I've got a friend from Iceland;
He said this to me the other day:

"Americans are always telling you about some article they've read."


On this day in 2000, a chartered train called the Literature Express started off on a month-long journey from Lisbon to Berlin. One hundred and seven writers from forty-three countries took the trip. The journey was supposed to allow the writers time to get to know each other in an informal setting so they could start to talk about cross-border tensions in Europe. Leo Tuor, a writer from a small Swiss village, said that he agreed to go because he wanted to meet some new people. "I write in Romansh," he said. "It's a language spoken by only forty thousand people, and I know them all already."

On this day in 1962, William Faulkner's The Reivers was published. It was the last novel he published before his death. The provisional title was "The Stealers," but Faulkner changed it to "The Reavers," using an old word for thieves. Then he wrote his publisher to say that he wanted to spell Reavers the old, Scottish way, E-I, instead of E-A.

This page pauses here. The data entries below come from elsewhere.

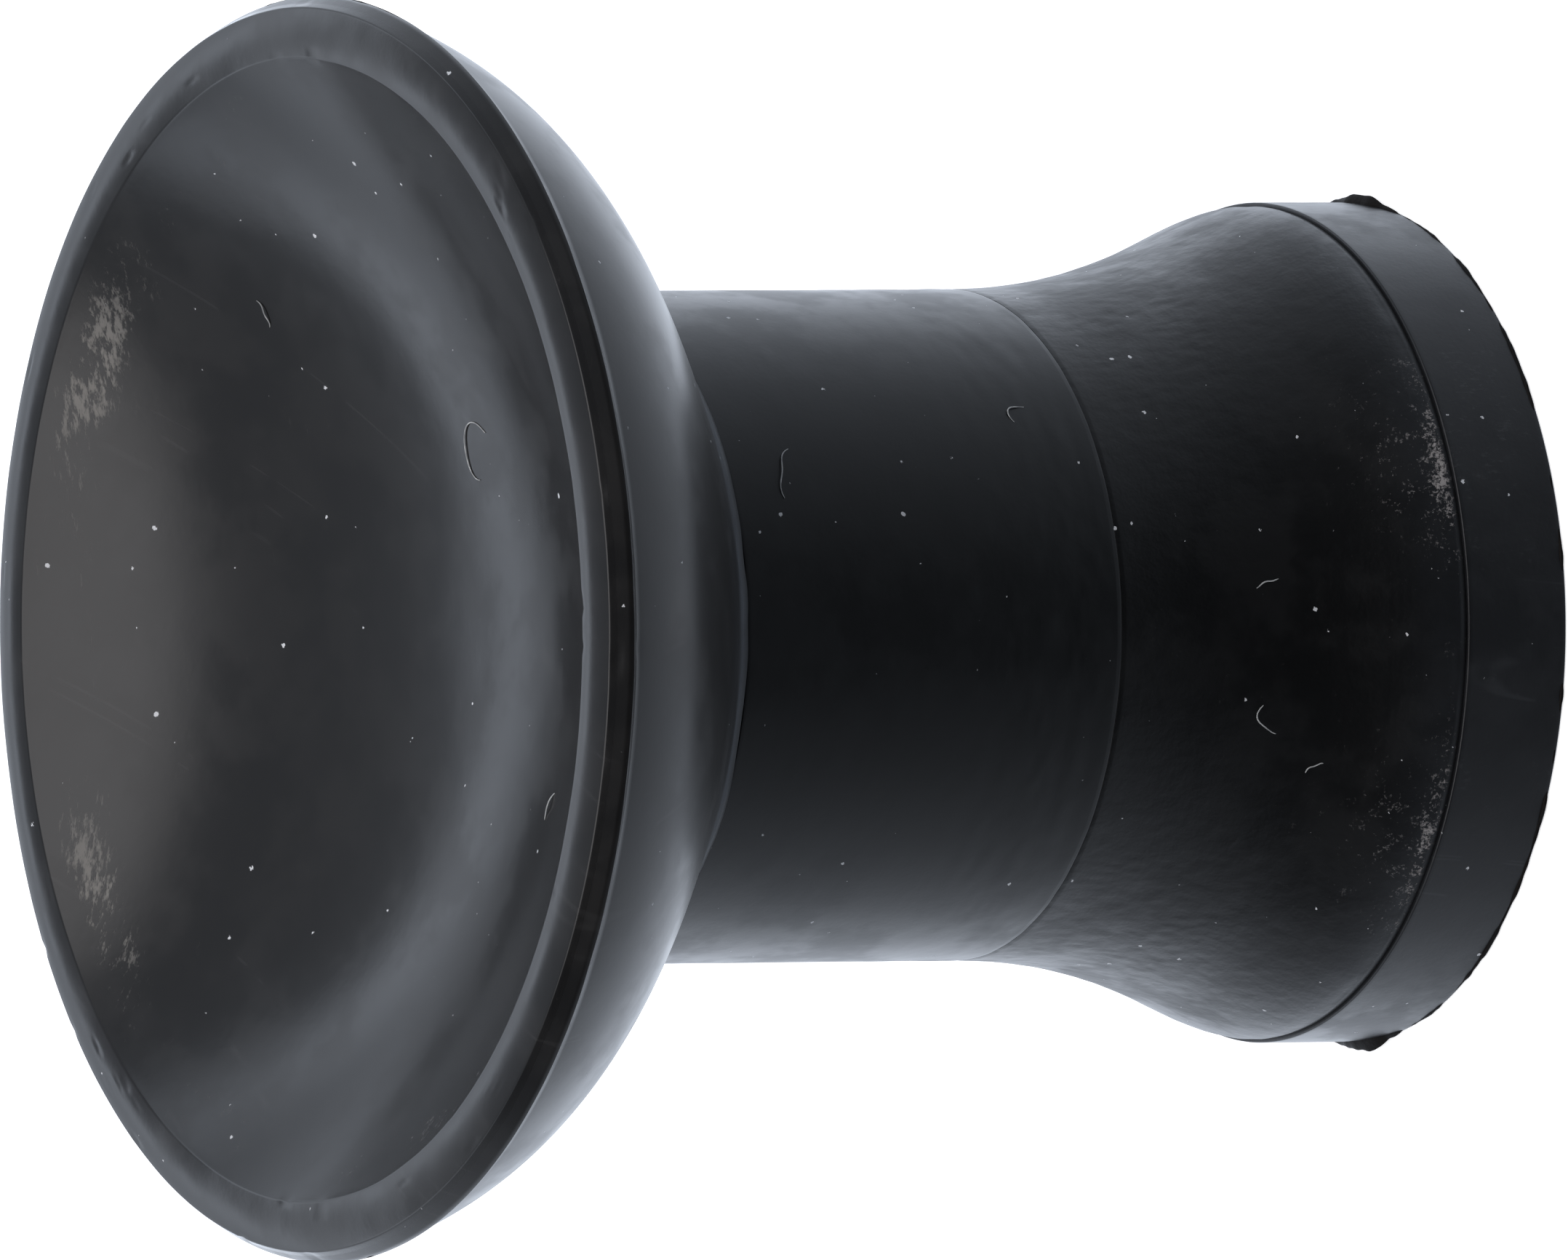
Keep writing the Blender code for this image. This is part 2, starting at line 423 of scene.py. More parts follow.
def rubberMaterial(name, ownLook):
    # black moulded rubber: patchy tone, then film, dry bloom, scratches and dust on top, over a fine grain;
    # on the cup the bloom mask also carries a painted reflection
    look = {**usualRubber, **ownLook}   # what a piece's own look doesn't give is the usual value
    material, tree, shader = newMaterial(name)
    shader.inputs["Specular IOR Level"].default_value = look["specular"]
    place = addNode(tree, "ShaderNodeTexCoord").outputs["Object"]
    bloomMask, glossMask, filmMask = (
        addNode(tree, "ShaderNodeAttribute", attribute_name=mask).outputs["Fac"]
        for mask in ("bloom", "gloss", "film"))

    grain = placeGroup(tree, rubberGrain, place, {
        "Skin Scale": look["skinScale"], "Grain Scale": look["grainScale"],
        "Grain Share": look["grainShare"]})
    specks = placeGroup(tree, dustSpecks, place, {
        "Cell Scale": look["speckCells"], "Spot Size": look["speckSize"], "Share": look["speckShare"]})
    bloom = placeGroup(tree, dryBloom, place, {
        "Patch Scale": look["bloomPatches"], "Streak": look["bloomStreak"], "Amount": bloomMask})

    colour = mixColour(tree, grain.outputs["Patches"], look["dark"], look["light"])
    wisps = mathNode(tree, "ADD", 0.45, product(tree, grain.outputs["Height"], 0.9))
    film = product(tree, filmMask, wisps, clamp=True)
    colour = mixColour(tree, film, colour, look["filmColour"])
    colour = mixColour(tree, product(tree, bloom.outputs["Mask"], look["bloomCover"]), colour,
                       look["bloomColour"])
    rough = spread(tree, grain.outputs["Patches"], 0.0, 1.0, look["roughLow"], look["roughHigh"])
    rough = mathNode(tree, "SUBTRACT", rough, product(tree, glossMask, look["glossDrop"]))
    if look["scratchShare"] > 0:
        scratches = placeGroup(tree, hairScratches, place, {
            "Spacing Scale": look["scratchSpacing"], "Share": look["scratchShare"]})
        cover = product(tree, scratches.outputs["Mask"], look["scratchCover"])
        colour = mixColour(tree, cover, colour, look["scratchColour"])
    dust = product(tree, specks.outputs["Mask"], look["speckCover"])
    colour = mixColour(tree, dust, colour, look["dustColour"])
    tree.links.new(colour, shader.inputs["Base Color"])

    rough = mathNode(tree, "ADD", rough, product(tree, bloom.outputs["Mask"], 0.25))
    rough = mathNode(tree, "ADD", rough, product(tree, dust, 0.4), clamp=True)
    tree.links.new(rough, shader.inputs["Roughness"])

    height = mathNode(tree, "ADD", grain.outputs["Height"],
                      product(tree, bloom.outputs["Mask"], look["bloomRelief"]))
    addBump(tree, shader, height, 1.0, look["grainDepth"])
    return material


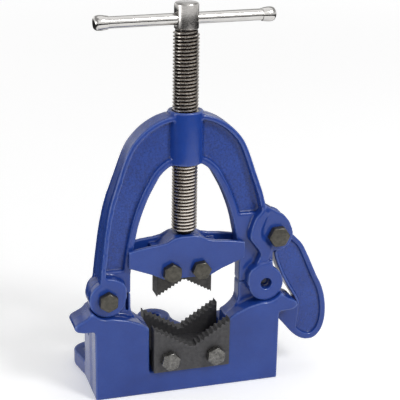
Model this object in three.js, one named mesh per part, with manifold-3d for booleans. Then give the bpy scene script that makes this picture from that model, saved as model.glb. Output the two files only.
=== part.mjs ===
// Hinged yoke pipe vise: a cast base and arch, a screw-driven upper jaw, a bolted lower jaw and a latch hook.
// Millimetres, +Z up, +Y to the back. The origin is under the screw's axis, on the underside of the base.
import * as THREE from 'three';
import { mergeVertices } from 'three/addons/utils/BufferGeometryUtils.js';
import Module from 'manifold-3d';

const wasm = await Module();
wasm.setup();

// Clearances
const gap = 0.3;
const holeGap = 0.4;
const runGap = 1;
const overrun = 8;

// Base casting
const baseHalf = 72.4;
const pivotInset = 10.4;
const lugInset = 9.9;
const baseFront = 17.7;
const railHalf = 6.3;
const blockHeight = 44;
const flangeThick = 12.5;
const lugX = baseHalf - lugInset;
const lugY = 47;
const lugRadius = 14;
const tailY = 90;
const tailThick = 15;
const mountHole = 5.2;
const hornLevel = 56.4;
const hornReach = 15.2;
const hornHeight = 15.8;
const shoulderLevel = 54.6;
const backWallLevel = 36;

// Hinge line of the arch
const pivotX = baseHalf - pivotInset;
const pivotZ = 80.1;
const railInset = 19.4;
const tongueRadius = 13;
const cheekRadius = 13.8;
const backCheekRadius = 11;
const cheekFront = 14.8;
const jointLevel = 80.2;
const slotWide = 2.2;
const slotDeep = 5;
const slotInset = 1.9;
const openingHalf = pivotX - railInset;

// Arch casting
const legOverhang = 5.7;
const archHalf = pivotX + legOverhang;
const archTop = 215;
const rimDepthTop = 9;
const rimDepthFoot = 13.4;
const rimWidth = 3.8;
const railWidth = 5.6;
const webHalf = 3.5;
const bossRadius = 13.2;
const bossLow = 177.9;
const bossHigh = 217.7;
const ledgeLevel = 136;
const footLevel = 99;
const footInset = 14.8;

// Screw and handle
const threadRadius = 9.525;
const threadPitch = 2.54;
const threadDepth = 1.45;
const threadLow = 124.6;
const threadHigh = 276.6;
const neckRadius = 6.4;
const stemRadius = 4.8;
const grooveRadius = 3.8;
const ringThick = 3;
const headRadius = 8.85;
const headHeight = 18.9;
const headChamfer = 1.2;
const handleDrop = 11.6;
const rodRadius = 4.2;
const handleLength = 136.6;
const handleTurn = 4.5;
const knobRadius = 5.4;
const knobLength = 10.5;

// Carrier of the upper jaw
const carrierLap = 2.4;
const carrierHalf = openingHalf + carrierLap;
const carrierLow = 90.3;
const carrierHigh = 123.4;
const cheekInner = 7.3;
const cheekThick = 4;

// Jaws
const jawInset = 11.8;
const lowerJawHalf = openingHalf - jawInset;
const lowerJawDepth = 42;
const wallThick = 4;
const blockRear = lowerJawDepth / 2 + wallThick;
const lowerJawBottom = 18.9;
const lowerJawTop = 57.1;
const lowerJawApex = 38.2;
const channelHalf = 12;
const channelFloor = 33;
const upperJawHalf = 21.3;
const upperJawThick = 14;
const upperJawTip = 75.1;
const upperJawApex = 87.2;
const upperJawTop = 104;
const carrierRoof = upperJawTop + neckRadius;
const ringRadius = cheekInner - holeGap;
const ringTop = carrierRoof - gap;
const ringBottom = ringTop - ringThick;
const toothShare = 0.42;
const lowerTeeth = 10;
const upperTeeth = 8;
const lowerJawTrim = 2.8;
const lowerShift = 1.6;
const upperShift = -1.3;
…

On this day in 1940, Carson McCullers' novel The Heart is a Lonely Hunter first appeared. She was twenty-three, and the only thing she had published before was a short story. The novel, about a group of outcasts all drawn to the same deaf man, was a magnificent success. She wrote later, "For a whole year I worked on The Heart Is a Lonely Hunter without understanding it at all. Each character was talking to a central character, but why, I didn't know. I'd almost decided that the book was no novel, that I should chop it up into short stories. But I could feel the mutilation in my body when I had that idea, and I was in despair. Suddenly it occurred me that Harry Minowitz, the character all the other characters were talking to, was a different man, a deaf mute, and immediately the name was changed to John Singer. The whole focus of the novel was fixed and I was for the first time committed with my whole soul to The Heart Is a Lonely Hunter."

On this day in 1920, Congress passed the 19th amendment to the Constitution. It took over forty years of political activism to get it passed, and most of the women who had worked for passage early on did not live long enough to vote themselves.

It's the birthday of the playwright Robert Anderson, born in New York City (1917). He's the author of Tea and Sympathy, the first Broadway play to consider in a thoughtful way the possibility of a young man's being homosexual. The young man wasn't, as it turned out, but the idea wasn't condemned. It was Deborah Kerr's first starring role as an actress.

It's the birthday of Harry Grew Crosby, born 1898 in the Back Bay of Boston. He was J.P. Morgan's nephew and was expected to become a banker, but instead he stole a socialite from her husband and took her to Paris. He started writing poetry. While he waited for fame and recognition, he and Caresse founded the Black Sun Press, which published handsome editions of titles by Hart Crane, James Joyce, D. H. Lawrence and T.S. Elliot. Crosby drank and smoked and gambled and conquered women and finally killed himself two years after he started Black Sun.